Dari dua ‘illah yang dijadikan al-syaukani sebagai alasan tidak bolehan jual beli secara kredit terlihat bahwa ‘illat pertama di latar belakangi oleh adanya kekhawatiran kekacauan harga satu jenis barang, yang berdampak pada rusaknya harga pasar, yang lebih jauh akan memberikan implikasi kepada hilangnya ketertiban umum. Maka untuk memelihara kestabilan harga barang, al-syaukani memandang tidak boleh melakukan jual beli secara kredit yang membedakan adanya harga tunai dan harga kredit. Pandangan ini kelihatannya didasarkan atas kepentingan kemaslahatan umum (al-mashlah al-‘ammah) yang harus lebih diutamakan dari pada kepentingan pribadi.

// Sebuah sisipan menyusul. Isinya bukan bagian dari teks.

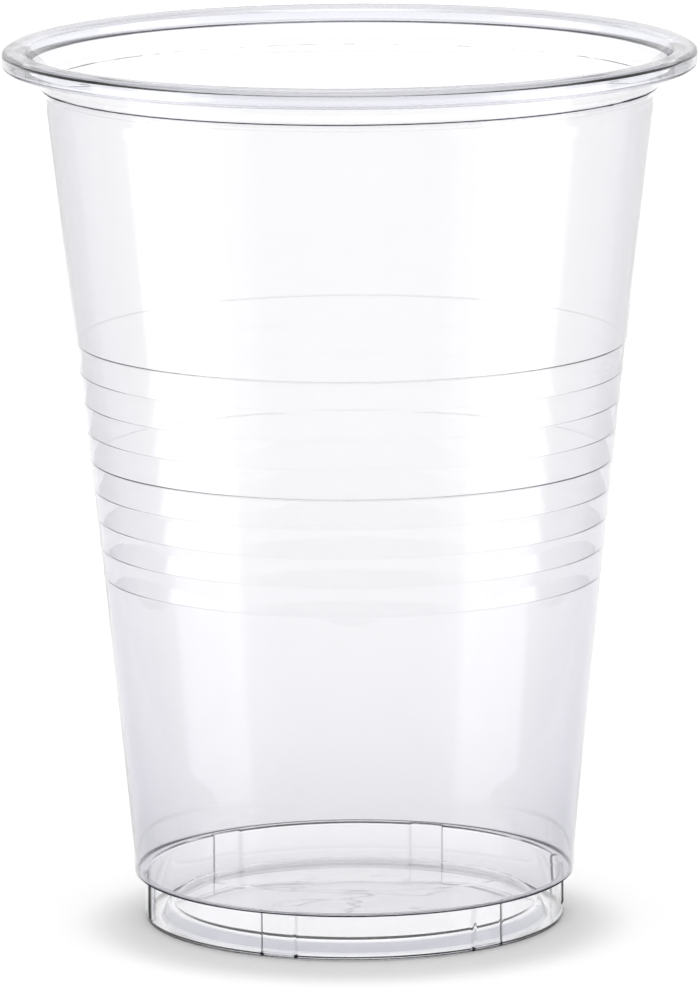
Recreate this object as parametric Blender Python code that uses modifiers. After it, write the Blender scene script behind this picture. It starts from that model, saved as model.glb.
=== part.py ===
"""Clear plastic disposable cup, thermoformed in one piece from one thin sheet.

Metres, +Z up. The origin is the centre of the circle on which the cup stands.
The sheet's middle line is drawn once as a profile, from the free end of the rolled rim to the
centre of the floor, and turned about Z. The lugs of the foot are pushed out of the turned skin,
and Solidify then gives the sheet its thickness, which changes along the wall.
"""

import math

import bmesh
import bpy
from mathutils import Vector

# Overall size
HEIGHT = 0.1216
RIM_DIAMETER = 0.0950

# Thickness of the sheet: the rim was stretched least and the wall most
RIM_SHEET = 0.00060
WALL_SHEET = 0.00034
FOOT_SHEET = 0.00030
FLOOR_SHEET = 0.00042

# Rolled rim, over its outer faces
CURL_WIDTH = 0.0034
CURL_DEPTH = 0.0026
CURL_CROWN = 0.0025
CURL_CORNER = 0.00025
CURL_HEEL = 0.0004
CURL_GAP = 0.00025

# Flared collar under the rim, and the small step from it to the body
COLLAR_DEPTH = 0.00525
COLLAR_DIAMETER = 0.0846
NECK_DEPTH = 0.0074
NECK_DIAMETER = 0.0829
NECK_SWEEP = 0.0010
NECK_SWEEP_SHARE = 0.33

# Grip rings: a short cylinder each, and a step down to the next
RING_COUNT = 8
RING_PITCH = 0.00406
RING_STEP = 0.000435
RING_SLOPE = 0.0016
FIRST_RING_HEIGHT = 0.0803
FIRST_RING_DIAMETER = 0.0752
MARKED_RINGS = (0, 4)
MARK_DEPTH = 0.00014
MARK_WIDTH = 0.00050

# Lower end of the body
HIP_HEIGHT = 0.0100
HIP_DIAMETER = 0.0612
HIP_TUCK = 0.0001
HIP_ROUND = 0.0006

# Foot ring under the body's ledge
LEDGE_HEIGHT = 0.0064
FOOT_DIAMETER = 0.0574
FOOT_ROUND = 0.00028
FLANGE_DIAMETER = 0.0581
FLANGE_HEIGHT = 0.0009
FLANGE_SLOPE = 0.0003
TOE_ROUND = 0.00025
TREAD_WIDTH = 0.0019

# Lugs on the foot ring
LUG_COUNT = 6
LUG_WIDTH = 0.0047
LUG_FLANK = 0.0003
LUG_RISE = 0.00050
LUG_TURN = math.radians(-21.0)

# Raised floor
FLOOR_DIAMETER = 0.0504
FLOOR_HEIGHT = 0.0021
FLOOR_ROUND = 0.0004
CROWN_DIAMETER = 0.0300
CROWN_RISE = 0.0004

# How finely the round shapes are divided
COLUMNS = 60
CROWN_PART_COUNT = 4
CORNER_PART_COUNT = 2
WELD = 0.00001
SMOOTH_ANGLE = math.radians(35.0)

# Colour of the clear plastic
PLASTIC_COLOUR = (0.93, 0.935, 0.96, 1.0)
PLASTIC_ROUGHNESS = 0.06
PLASTIC_INDEX = 1.49

FULL_TURN = 2.0 * math.pi
QUARTER_TURN = math.pi / 2.0


def clear_scene():
    """Removes what the scene holds at the start."""
    for item in list(bpy.data.objects):
        bpy.data.objects.remove(item, do_unlink=True)


def make_collection(name):
    """A new collection in the scene."""
    collection = bpy.data.collections.new(name)
    bpy.context.scene.collection.children.link(collection)
    return collection


def clear_plastic():
    """Colourless see-through plastic with a polished face."""
    material = bpy.data.materials.new("clear_plastic")
    material.use_nodes = True
    shader = material.node_tree.nodes["Principled BSDF"]
    shader.inputs["Base Color"].default_value = PLASTIC_COLOUR
    shader.inputs["Roughness"].default_value = PLASTIC_ROUGHNESS
    shader.inputs["Metallic"].default_value = 0.0
    shader.inputs["IOR"].default_value = PLASTIC_INDEX
    shader.inputs["Transmission Weight"].default_value = 1.0
    material.diffuse_color = PLASTIC_COLOUR
    return material


def arc(centre, radius, start, end, parts):
    """Points (radius, height) along an arc in the profile's plane, both ends included."""
    points = []
    for step in range(parts + 1):
        angle = start + (end - start) * step / parts
        points.append((centre[0] + radius * math.cos(angle), centre[1] + radius * math.sin(angle)))
    return points


def curl_profile(collar_foot):
    """Rolled rim: out from its free end under the roll, up the flank and over the crown."""
    half = RIM_SHEET / 2.0
    flank = RIM_DIAMETER / 2.0 - half
    base = HEIGHT - CURL_DEPTH + half
    heel = (flank - CURL_HEEL, base + CURL_HEEL)
    middle = (RIM_DIAMETER - CURL_WIDTH) / 2.0
    radius = CURL_CROWN - half
    corner = math.acos((flank - middle) / radius)
    corner_height = HEIGHT - CURL_CROWN + radius * math.sin(corner)
    start = corner + CURL_CORNER / radius
    crown = arc((middle, HEIGHT - CURL_CROWN), radius, start, math.pi - corner, CROWN_PART_COUNT)
    lip = crown[-1]
    slope = (lip[0] - collar_foot[0]) / (lip[1] - collar_foot[1])
    wall_here = collar_foot[0] + slope * (base - collar_foot[1])
    end = wall_here + RIM_SHEET / math.cos(math.atan(slope)) + CURL_GAP
    points = [(end, base)]
    points += arc(heel, CURL_HEEL, -QUARTER_TURN, 0.0, CORNER_PART_COUNT)
    points.append((flank, corner_height - CURL_CORNER))
    return points + crown


def neck_profile():
    """Collar's lower corner, and the sweep from it down to the top of the body."""
    half = WALL_SHEET / 2.0
    collar = (COLLAR_DIAMETER / 2.0 - half, HEIGHT - COLLAR_DEPTH)
    neck = (NECK_DIAMETER / 2.0 - half, HEIGHT - NECK_DEPTH)
    sweep = (neck[0] + (collar[0] - neck[0]) * NECK_SWEEP_SHARE, neck[1] + NECK_SWEEP)
    return [collar, sweep, neck]


def grip_profile():
    """Grip rings from the top: each is a short cylinder, and a slope leads down to the next."""
    half = WALL_SHEET / 2.0
    first = FIRST_RING_DIAMETER / 2.0 - half
    neck = NECK_DIAMETER / 2.0 - half
    neck_height = HEIGHT - NECK_DEPTH
    hip = HIP_DIAMETER / 2.0 - half
    taper = (neck - hip) / (neck_height - HIP_HEIGHT)
    shoulder_height = FIRST_RING_HEIGHT + RING_SLOPE
    points = [(neck - taper * (neck_height - shoulder_height), shoulder_height)]
    for ring in range(RING_COUNT + 1):
        radius = first - ring * RING_STEP
        top = FIRST_RING_HEIGHT - ring * RING_PITCH
        if ring in MARKED_RINGS:
            points.append((radius - MARK_DEPTH, top + MARK_WIDTH / 2.0))
            points.append((radius, top - MARK_WIDTH / 2.0))
        else:
            points.append((radius, top))
        if ring < RING_COUNT:
            points.append((radius, top - RING_PITCH + RING_SLOPE))
    return points


def hip_profile():
    """Lower end of the body, rounded in to the ledge over the foot ring."""
    half = WALL_SHEET / 2.0
    hip = HIP_DIAMETER / 2.0 - half
    edge = hip - HIP_TUCK
    ledge = LEDGE_HEIGHT + half
    centre = (edge - HIP_ROUND, ledge + HIP_ROUND)
    return [(hip, HIP_HEIGHT)] + arc(centre, HIP_ROUND, 0.0, -QUARTER_TURN, CORNER_PART_COUNT)


def foot_middle():
    """Radius of the sheet's middle line in the foot ring's panels."""
    return (FOOT_DIAMETER - FOOT_SHEET) / 2.0


def foot_reach():
    """Radius that all of the foot ring's wall stays outside of, its chords too."""
    return foot_middle() * math.cos(math.pi / COLUMNS) - WELD


def foot_profile():
    """Foot ring from the ledge down to its flange and the tread that the cup stands on."""
    half = FOOT_SHEET / 2.0
    ledge = LEDGE_HEIGHT + WALL_SHEET / 2.0
    panel = foot_middle()
    flange = FLANGE_DIAMETER / 2.0 - half
    tread = flange - TOE_ROUND
    return [
        (panel + FOOT_ROUND, ledge),
        (panel, ledge - FOOT_ROUND),
        (panel, FLANGE_HEIGHT),
        (flange, FLANGE_HEIGHT - FLANGE_SLOPE),
        (flange, half + TOE_ROUND),
        (tread, half),
        (tread - TREAD_WIDTH, half),
    ]


def floor_profile():
    """Raised floor from its rounded edge to the centre, with a low crown."""
    edge = FLOOR_DIAMETER / 2.0
    level = FLOOR_HEIGHT + FLOOR_SHEET / 2.0
    return [
        (edge + FLOOR_ROUND, level - FLOOR_ROUND),
        (edge, level),
        (CROWN_DIAMETER / 2.0, level + CROWN_RISE),
        (0.0, level + CROWN_RISE),
    ]


def sheet_profile():
    """The whole middle line as (radius, height, sheet thickness)."""
    neck = neck_profile()
    points = [(r, z, RIM_SHEET) for r, z in curl_profile(neck[0])]
    points += [(r, z, WALL_SHEET) for r, z in neck + grip_profile() + hip_profile()]
    points += [(r, z, FOOT_SHEET) for r, z in foot_profile()]
    points += [(r, z, FLOOR_SHEET) for r, z in floor_profile()]
    return points


def turn_skin(name, points):
    """Turns the profile about Z and returns the skin as a mesh, its weights kept."""
    mesh = bpy.data.meshes.new(name)
    edges = [(index, index + 1) for index in range(len(points) - 1)]
    mesh.from_pydata([(r, 0.0, z) for r, z, _ in points], edges, [])
    profile = bpy.data.objects.new(name, mesh)
    bpy.context.scene.collection.objects.link(profile)
    group = profile.vertex_groups.new(name="sheet")
    for index, point in enumerate(points):
        group.add([index], point[2] / RIM_SHEET, "REPLACE")
    screw = profile.modifiers.new("turn", "SCREW")
    screw.axis = "Z"
    screw.angle = FULL_TURN
    screw.steps = COLUMNS
    screw.render_steps = COLUMNS
    screw.use_merge_vertices = True
    screw.merge_threshold = WELD
    bpy.context.view_layer.update()
    graph = bpy.context.evaluated_depsgraph_get()
    skin = bpy.data.meshes.new_from_object(profile.evaluated_get(graph))
    bpy.data.objects.remove(profile, do_unlink=True)
    return skin


def lug_offset(point):
    """Distance round the foot ring from the middle of the nearest lug."""
    pitch = FULL_TURN / LUG_COUNT
    turn = math.atan2(point.x, -point.y) - LUG_TURN
    nearest = turn - pitch * round(turn / pitch)
    return abs(nearest) * FOOT_DIAMETER / 2.0


def in_foot_wall(point):
    """Whether a point of the skin is on the ledge or on the foot ring's wall over the flange."""
    ledge = LEDGE_HEIGHT + WALL_SHEET / 2.0
    outside = math.hypot(point.x, point.y) > foot_reach()
    return outside and FLANGE_HEIGHT - FLANGE_SLOPE - WELD < point.z < ledge + WELD


def cut_lug_sides(skin):
    """Cuts the foot ring's wall along both sides of each lug. One plane serves two lugs."""
    half_face = LUG_WIDTH / FOOT_DIAMETER
    flank = 2.0 * LUG_FLANK / FOOT_DIAMETER
    for lug in range(LUG_COUNT // 2):
        middle = LUG_TURN + FULL_TURN * lug / LUG_COUNT
        for side in (-half_face - flank, -half_face, half_face, half_face + flank):
            angle = middle + side
            faces = [f for f in skin.faces if all(in_foot_wall(v.co) for v in f.verts)]
            edges = {e for f in faces for e in f.edges}
            corners = {v for f in faces for v in f.verts}
            bmesh.ops.bisect_plane(
                skin,
                geom=faces + list(edges) + list(corners),
                dist=WELD,
                plane_co=(0.0, 0.0, 0.0),
                plane_no=(math.cos(angle), math.sin(angle), 0.0),
            )


def raise_lugs(skin):
    """Pushes the lugs out of the foot ring's wall, from its flange up to the ledge."""
    ledge = LEDGE_HEIGHT + WALL_SHEET / 2.0
    widest = foot_middle() + FOOT_ROUND + WELD
    for vertex in skin.verts:
        point = vertex.co
        radius = math.hypot(point.x, point.y)
        in_band = FLANGE_HEIGHT - WELD < point.z < ledge + WELD
        on_wall = foot_reach() < radius < widest
        if in_band and on_wall and lug_offset(point) < (LUG_WIDTH + LUG_FLANK) / 2.0:
            vertex.co += Vector((point.x, point.y, 0.0)).normalized() * LUG_RISE


def make_cup(collection):
    """The cup: turned skin, lugs raised, and the sheet's thickness given by Solidify."""
    mesh = turn_skin("cup", sheet_profile())
    skin = bmesh.new()
    skin.from_mesh(mesh)
    cut_lug_sides(skin)
    raise_lugs(skin)
    bmesh.ops.recalc_face_normals(skin, faces=skin.faces[:])
    skin.to_mesh(mesh)
    skin.free()
    cup = bpy.data.objects.new("cup", mesh)
    collection.objects.link(cup)
    mesh.materials.append(clear_plastic())
    mesh.shade_smooth()
    mesh.set_sharp_from_angle(angle=SMOOTH_ANGLE)
    sheet = cup.modifiers.new("sheet", "SOLIDIFY")
    sheet.thickness = RIM_SHEET
    sheet.offset = 0.0
    sheet.use_even_offset = True
    sheet.vertex_group = "sheet"
    return cup


def main():
    clear_scene()
    make_cup(make_collection("disposable_cup"))


main()
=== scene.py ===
"""Clear plastic disposable cup, thermoformed in one piece, in a plain white studio.

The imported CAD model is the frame. One finely meshed cup with a real wall replaces its faceted
node. The cup is a turned sheet: its middle line runs from the free end of the rolled rim to the
centre of the raised floor, both faces are offset from that line by half the sheet's thickness,
and the lugs of the foot ring are pushed out of it.
"""

from __future__ import annotations

import logging
import math
from dataclasses import dataclass, field
from enum import Enum
from typing import Any, Optional, Sequence, Union

import bpy
import numpy as np
from mathutils import Matrix, Vector

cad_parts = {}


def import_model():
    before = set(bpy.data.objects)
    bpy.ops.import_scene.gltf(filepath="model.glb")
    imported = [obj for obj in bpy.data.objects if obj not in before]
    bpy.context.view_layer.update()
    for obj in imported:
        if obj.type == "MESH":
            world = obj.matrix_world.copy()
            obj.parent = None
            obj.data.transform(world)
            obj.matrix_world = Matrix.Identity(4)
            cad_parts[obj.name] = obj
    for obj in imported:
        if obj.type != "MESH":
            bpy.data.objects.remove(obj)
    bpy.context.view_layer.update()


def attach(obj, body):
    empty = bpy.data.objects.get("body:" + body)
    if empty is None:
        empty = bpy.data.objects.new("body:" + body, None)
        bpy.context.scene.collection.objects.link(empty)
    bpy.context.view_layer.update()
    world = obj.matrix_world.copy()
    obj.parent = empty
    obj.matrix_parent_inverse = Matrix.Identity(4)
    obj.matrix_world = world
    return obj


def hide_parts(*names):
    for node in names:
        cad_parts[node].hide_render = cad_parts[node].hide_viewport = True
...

Adapun ‘illat kedua adalah didasarkan atas kekhawatiran terjebaknya pelaku jual beli kredit pada praktek jual beli yang mengandung unsur riba. Maka untuk mengantisipasi hal demikian, al-Syaukani memandang tidak boleh melakukan jual beli secara kredit. Pandangan ini menurut hemat penulis, adalah didasarkan atas sadd al-dzari’ah.

Dari alasan-alasan di atas terlihat bahwa al-Syaukani, di samping berpegang teguh kepada Al-Qur’an dan hadist Nabi Saw, tidak pula mengabaikan kemaslahatan dan sadd aldzri’ah ketika menarik sebuah nas yang secara lahirnya terlihat bertentangan atau mengandung pengertian yang masih samar, khususnya dalam bidang muamalah.

Kendati demikian, apabila alasan al-Syaukani dihadapkan kepada alasan jumhur ulama, menurut hemat penulis, alasan jumhur ulama agaknya lebih dekat kepada kaidah kemudahan dalam beragama. Kekhawatiran al-Syaukani akan rusaknya harga pasar seharusnya tidak perlu muncul, karena sebelumnya telah ada pemilihan harga, antara harga secara tunai dan harga secara kredit.